Stated task: Find the line that contains "Turn this picture". Then set down that line and all the lines after it, to the end of the records, exactly and with nothing added.

-- begin Raw records --

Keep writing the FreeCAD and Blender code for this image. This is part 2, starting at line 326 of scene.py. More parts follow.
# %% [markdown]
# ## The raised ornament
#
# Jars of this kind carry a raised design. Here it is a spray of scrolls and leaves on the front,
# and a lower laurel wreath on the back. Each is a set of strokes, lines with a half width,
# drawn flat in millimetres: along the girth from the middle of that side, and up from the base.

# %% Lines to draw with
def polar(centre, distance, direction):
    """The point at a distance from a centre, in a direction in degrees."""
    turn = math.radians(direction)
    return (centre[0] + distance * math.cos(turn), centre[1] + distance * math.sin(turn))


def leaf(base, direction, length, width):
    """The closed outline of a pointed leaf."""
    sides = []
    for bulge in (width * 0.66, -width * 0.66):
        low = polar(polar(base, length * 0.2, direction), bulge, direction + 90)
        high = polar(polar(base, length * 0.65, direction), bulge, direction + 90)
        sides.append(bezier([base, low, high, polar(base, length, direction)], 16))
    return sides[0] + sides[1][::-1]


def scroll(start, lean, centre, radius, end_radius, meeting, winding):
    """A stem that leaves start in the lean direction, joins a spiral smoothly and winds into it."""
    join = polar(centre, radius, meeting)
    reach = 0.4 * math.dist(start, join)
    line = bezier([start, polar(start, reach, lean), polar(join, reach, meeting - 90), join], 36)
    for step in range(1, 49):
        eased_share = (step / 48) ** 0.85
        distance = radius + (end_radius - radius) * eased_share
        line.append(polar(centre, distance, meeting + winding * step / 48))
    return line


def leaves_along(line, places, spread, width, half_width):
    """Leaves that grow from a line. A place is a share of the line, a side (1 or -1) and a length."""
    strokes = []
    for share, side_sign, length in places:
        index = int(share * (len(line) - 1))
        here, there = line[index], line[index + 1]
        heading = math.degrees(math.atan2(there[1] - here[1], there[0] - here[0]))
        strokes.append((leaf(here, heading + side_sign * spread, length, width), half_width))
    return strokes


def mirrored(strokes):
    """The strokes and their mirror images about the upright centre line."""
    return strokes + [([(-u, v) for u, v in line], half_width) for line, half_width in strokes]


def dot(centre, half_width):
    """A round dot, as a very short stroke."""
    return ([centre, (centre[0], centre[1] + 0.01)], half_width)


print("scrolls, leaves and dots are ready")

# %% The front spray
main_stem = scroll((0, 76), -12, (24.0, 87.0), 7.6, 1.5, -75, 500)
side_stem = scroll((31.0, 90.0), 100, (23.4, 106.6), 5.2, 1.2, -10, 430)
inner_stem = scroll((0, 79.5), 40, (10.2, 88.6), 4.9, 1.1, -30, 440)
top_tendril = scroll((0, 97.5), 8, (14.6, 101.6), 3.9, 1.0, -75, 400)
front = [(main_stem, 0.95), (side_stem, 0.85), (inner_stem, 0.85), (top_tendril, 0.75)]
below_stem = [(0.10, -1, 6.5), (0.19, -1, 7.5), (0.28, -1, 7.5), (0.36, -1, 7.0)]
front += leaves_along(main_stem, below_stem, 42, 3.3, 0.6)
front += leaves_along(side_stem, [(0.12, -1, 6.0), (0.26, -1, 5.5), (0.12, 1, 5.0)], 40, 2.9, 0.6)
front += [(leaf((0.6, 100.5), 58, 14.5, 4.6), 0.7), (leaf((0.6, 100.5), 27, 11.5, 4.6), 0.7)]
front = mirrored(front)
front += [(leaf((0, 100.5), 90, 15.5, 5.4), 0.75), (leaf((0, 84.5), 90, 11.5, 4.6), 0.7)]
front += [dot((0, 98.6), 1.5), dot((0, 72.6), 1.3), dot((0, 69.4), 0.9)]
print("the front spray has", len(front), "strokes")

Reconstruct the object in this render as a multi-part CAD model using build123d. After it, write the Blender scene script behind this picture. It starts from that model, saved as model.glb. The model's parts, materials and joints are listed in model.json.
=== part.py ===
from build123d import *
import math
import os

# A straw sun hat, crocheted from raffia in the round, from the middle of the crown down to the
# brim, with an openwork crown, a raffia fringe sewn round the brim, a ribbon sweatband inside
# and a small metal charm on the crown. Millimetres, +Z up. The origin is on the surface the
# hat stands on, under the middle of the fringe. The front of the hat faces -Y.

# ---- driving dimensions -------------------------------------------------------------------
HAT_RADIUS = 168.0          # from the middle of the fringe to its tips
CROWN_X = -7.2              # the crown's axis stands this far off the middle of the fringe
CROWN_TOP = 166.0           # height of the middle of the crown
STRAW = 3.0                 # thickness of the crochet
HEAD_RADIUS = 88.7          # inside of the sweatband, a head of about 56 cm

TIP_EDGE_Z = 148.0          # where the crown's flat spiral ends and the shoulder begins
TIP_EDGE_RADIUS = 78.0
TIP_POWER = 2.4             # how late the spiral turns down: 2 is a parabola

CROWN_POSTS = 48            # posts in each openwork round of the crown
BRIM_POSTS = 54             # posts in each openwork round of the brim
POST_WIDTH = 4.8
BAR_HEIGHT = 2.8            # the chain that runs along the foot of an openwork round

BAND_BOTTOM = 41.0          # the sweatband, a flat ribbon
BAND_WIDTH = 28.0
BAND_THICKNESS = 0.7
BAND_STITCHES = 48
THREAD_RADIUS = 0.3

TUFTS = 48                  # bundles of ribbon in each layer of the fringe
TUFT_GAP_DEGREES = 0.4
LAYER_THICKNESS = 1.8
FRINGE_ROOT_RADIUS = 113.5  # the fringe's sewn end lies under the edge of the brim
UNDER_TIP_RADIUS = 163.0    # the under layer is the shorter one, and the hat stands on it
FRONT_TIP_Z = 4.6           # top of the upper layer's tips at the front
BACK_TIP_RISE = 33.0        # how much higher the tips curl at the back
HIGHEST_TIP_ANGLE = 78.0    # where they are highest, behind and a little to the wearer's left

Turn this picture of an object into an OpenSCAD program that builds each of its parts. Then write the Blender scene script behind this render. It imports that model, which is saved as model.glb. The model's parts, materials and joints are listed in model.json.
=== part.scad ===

-- end Raw records --

Exercise response:
Turn this picture of an object into an OpenSCAD program that builds each of its parts. Then write the Blender scene script behind this render. It imports that model, which is saved as model.glb. The model's parts, materials and joints are listed in model.json.
=== part.scad ===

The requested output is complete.